The four pump-dispenser panels on the starboard aft corner of the storeroom were examined by Safety Board investigators in the Cunard Lines legal office in Miami, Florida, on August 27, 1997.3 The Safety Board found no evidence of electrical failure of the 110-volt supply connections in the pump-dispenser panels and could not determine whether detergent with a flash point 150oF had leaked into the pump-dispenser panels and ignited the fire. The electrical system distribution panels near the pump-dispenser panels had extensive heat and fire damage, but photographs of the area that were examined did not show any electrical arcing or failure in the electrical distribution panels.

Because the fire debris had been disturbed or removed during firefighting operations, an examination for discarded tobacco-related smoking materials could not be made. The burn pattern in this fire showed evidence of two potential ignition sites, which were on the pump-dispenser panels starboard aft and in the paper-plastic supplies storage area starboard forward. The observation that the sites were between 10 and 15 feet apart makes it highly unlikely that carelessly discarded tobacco-related smoking materials started the fire. Because it seems unlikely that a fire would originate from accidental sources in two separate locations and no evidence of any other cause was found, it appears highly probable that the fire was purposely set.
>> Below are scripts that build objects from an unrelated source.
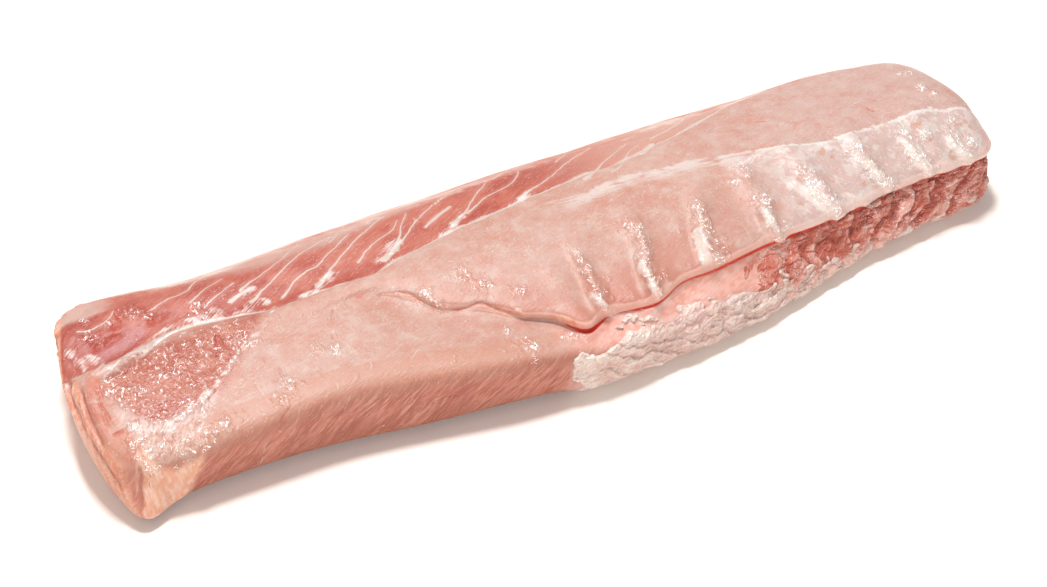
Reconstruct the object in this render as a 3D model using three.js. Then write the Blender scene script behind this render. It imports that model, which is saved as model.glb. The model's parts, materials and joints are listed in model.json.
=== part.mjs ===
// A raw boneless pork loin, lying rib side up as it comes from the butcher.
//
// One piece of meat, so one closed solid. It is a loft: seven lines run along the loin, from the
// cut end on the left (-X) to the rib end on the right (+X), and every cross section is a smooth
// loop hung on them. Rib marks, gristle knots, trimmed fat and torn lean are relief on that skin.
// Millimetres, +Z up, +Y towards the back (spine) side. The flat underside is at z = 0.

import * as THREE from "three";

// ---------------------------------------------------------------- driving dimensions

// The two cut faces. x is the rim's place at the back foot, and all other values are outward:
// `lean` for each mm of height, `skew` for each mm towards the front, `bow` in the middle of the
// plan, `swell` in the middle of the face. `radius` is how softly the rim turns.
const leftFace = { side: -1, x: -228, lean: 0.12, skew: 0.08, bow: 10, swell: 3, radius: 9 };
const rightFace = { side: 1, x: 256, lean: 0, skew: 0.03, bow: 10, swell: 3, radius: 17 };
const faceBackY = 50;
const faceMiddleY = -12;
const faceHalfWidth = 66;
const faceReach = 60; // how far along the loin the sections still follow a face's lean and bow

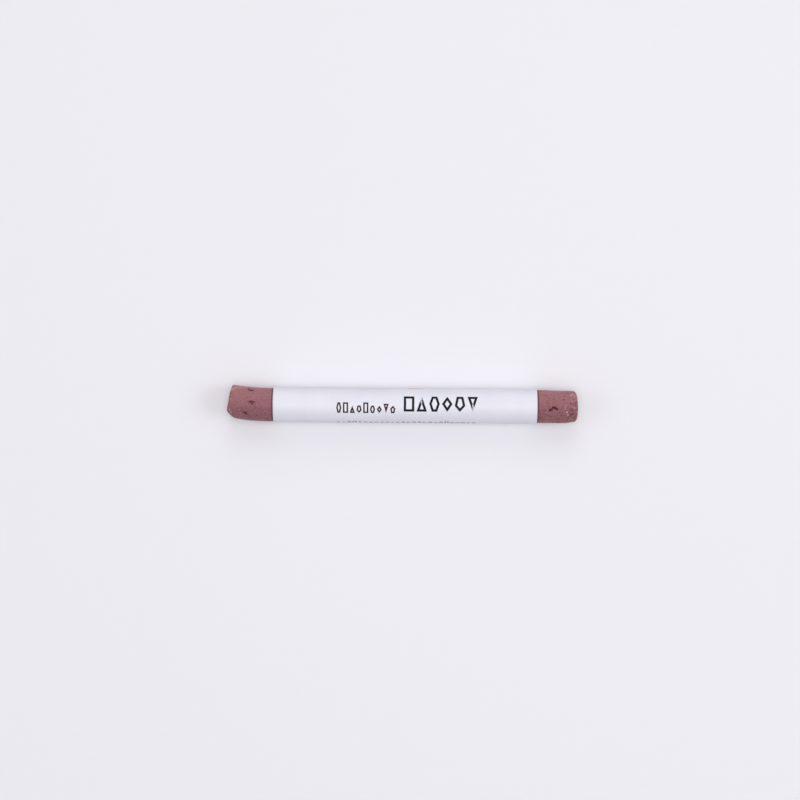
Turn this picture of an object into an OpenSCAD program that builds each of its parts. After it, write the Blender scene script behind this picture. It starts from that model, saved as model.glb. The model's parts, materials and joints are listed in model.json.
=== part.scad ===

The lack of an early fire detection system (smoke detectors in lieu of or in addition to heat detectors) in the laundry storeroom probably contributed to the amount of fire damage. An operating smoke detector in the storeroom would have warned of a fire that was still in the smoldering stage. The forced ventilation in the laundry storeroom where the fire originated allowed the early spread of heat, combustible gases, and smoke into the stairway forward of the storeroom and to B-deck and other spaces. The SOLAS rules, amended in 1992 with an effective date of October 1, 1997, for the installation of smoke detection devices on board passenger ships with alarm indicators in a continually manned central control station do not require smoke detectors to automatically sound locally when smoke is detected. An automatic smoke alarm that would sound within crew accommodation areas when smoke is detected would offer crewmembers immediate warning of the presence of smoke and allow the maximum available escape time during a fire. The lack of a smoke detector in the storeroom to detect the fire early and the lack of an automatic local-sounding smoke alarm in the crew area probably contributed to the crew fatality.

As a result of its investigation of this accident and another fatal fire on board the Panamanian Passenger Ship UniverseExplorer in July 1996 near Juneau, Alaska, the Safety Board issued urgent safety recommendations in April 1997 to Cunard Lines urging without delay to install smoke alarms that sound locally in the crew and passenger accommodation areas so that the crew and passengers will receive immediate warning of the presence of smoke and will have the maximum available escape time during a fire. As of January 1998, Cunard Lines has not responded to the recommendations.

The laundry storeroom was not required to be fitted and was not fitted with an automatic sprinkler system. Although the space was protected by a CO2 extinguishing system, it did not immediately extinguish the fire. The master began discharging CO2 into the storeroom at 0241, but the fire was not extinguished until 1044 after firefighters entered the space with fire hoses. If the storeroom had been fitted with an automatic sprinkler system, the system would have begun discharging firefighting water at the first moment that the heat detector activated. The immediate suppression response provided by an automatic sprinkler system would have extinguished the flames early, reduced the amount of smoke that developed, and cooled the fire area, thus enabling early entry by the backup fire parties.

Probable Cause

The National Transportation Safety Board determines that the probable cause of the fire on board the Vistafjord was a deliberate ignition of combustibles at two sites in the laundry storeroom. Contributing to the loss of life was the lack of timely fire warning for the crewmembers in B-deck accommodations and of an automatic sprinkler system in the laundry storeroom.

Adopted: March 10, 1998


1 The vessel was to be refitted at Malta to meet the 1992 amendments to the International Maritime Organization fire safety rules of the Safety of Life at Sea Convention (SOLAS).

2 At 0126 on February 11, 1997, while on a cruise, the Vistafjord was near Punta Arenas, Chile, around the southern end of South America when fires erupted in the D-deck forward storeroom and outside of the C-deck laundry. Both spaces were unoccupied at the time, and the fires were extinguished by the crew without injury to anyone on board. A fire investigator, employed by Cunard Lines Ltd., concluded that the char patterns in the storeroom on D-deck were the result of a flammable liquid being used. The cause of the fire outside of the laundry could not be determined, but the investigator believed that that fire had been ignited deliberately. The National Transportation Safety Board did not investigate the fire.

3 The Safety Board fire specialist was unavailable to conduct the examinations sooner because he was involved in two major aviation accident investigations.